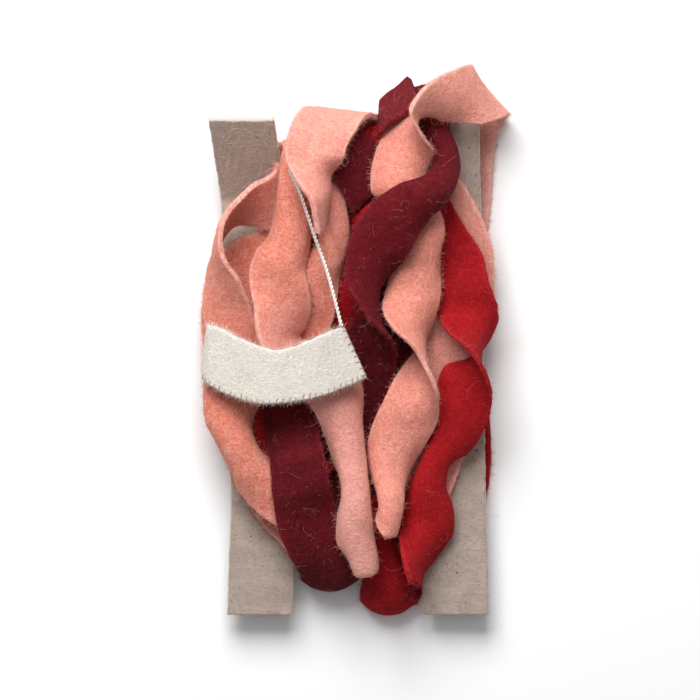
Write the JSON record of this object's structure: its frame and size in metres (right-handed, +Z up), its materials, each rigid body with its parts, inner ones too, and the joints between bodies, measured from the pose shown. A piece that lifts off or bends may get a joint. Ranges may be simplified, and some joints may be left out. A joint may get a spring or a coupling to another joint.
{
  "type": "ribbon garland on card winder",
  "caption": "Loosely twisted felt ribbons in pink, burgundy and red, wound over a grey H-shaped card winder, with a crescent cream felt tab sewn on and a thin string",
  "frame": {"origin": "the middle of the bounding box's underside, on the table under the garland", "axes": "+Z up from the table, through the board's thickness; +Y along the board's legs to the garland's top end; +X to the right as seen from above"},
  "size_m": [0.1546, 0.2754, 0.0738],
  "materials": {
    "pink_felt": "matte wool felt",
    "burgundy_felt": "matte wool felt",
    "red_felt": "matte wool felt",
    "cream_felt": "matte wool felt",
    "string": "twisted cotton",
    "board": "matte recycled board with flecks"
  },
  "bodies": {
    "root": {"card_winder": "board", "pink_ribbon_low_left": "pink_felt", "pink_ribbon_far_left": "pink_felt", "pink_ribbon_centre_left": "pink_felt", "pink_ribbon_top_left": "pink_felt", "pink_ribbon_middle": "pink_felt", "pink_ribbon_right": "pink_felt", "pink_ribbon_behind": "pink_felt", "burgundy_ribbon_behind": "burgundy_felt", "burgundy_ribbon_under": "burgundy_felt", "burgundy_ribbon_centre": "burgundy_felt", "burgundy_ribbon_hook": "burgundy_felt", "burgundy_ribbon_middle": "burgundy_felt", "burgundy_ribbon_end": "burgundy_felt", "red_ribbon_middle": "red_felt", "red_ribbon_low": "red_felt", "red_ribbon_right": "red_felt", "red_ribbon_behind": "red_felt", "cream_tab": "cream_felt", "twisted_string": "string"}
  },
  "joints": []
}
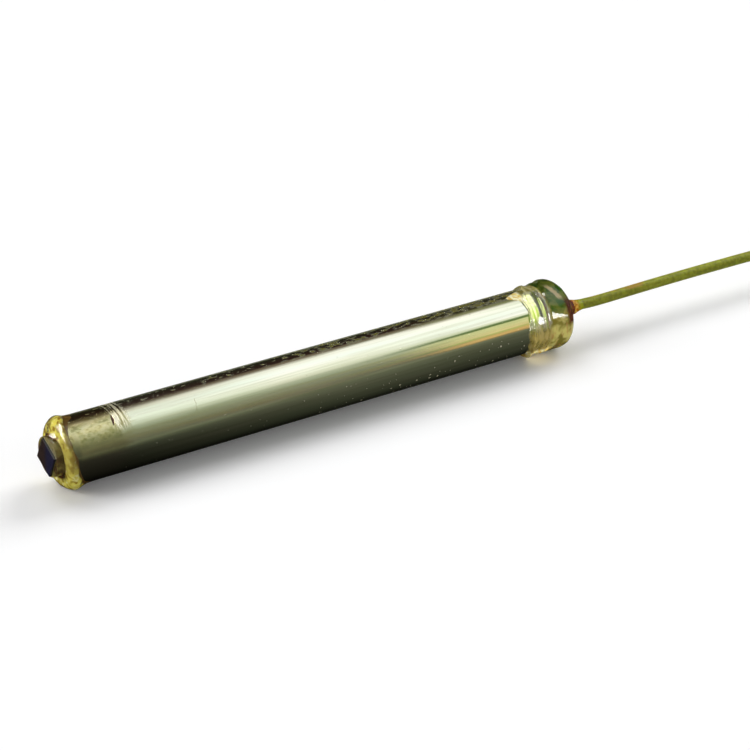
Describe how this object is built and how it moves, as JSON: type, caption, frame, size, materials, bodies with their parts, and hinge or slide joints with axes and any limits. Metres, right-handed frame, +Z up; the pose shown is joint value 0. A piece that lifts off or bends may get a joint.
· · · ·
Task prompt – From the data above, work out how many lines contain the string "joints" and reply with only the number.

Written solution – 3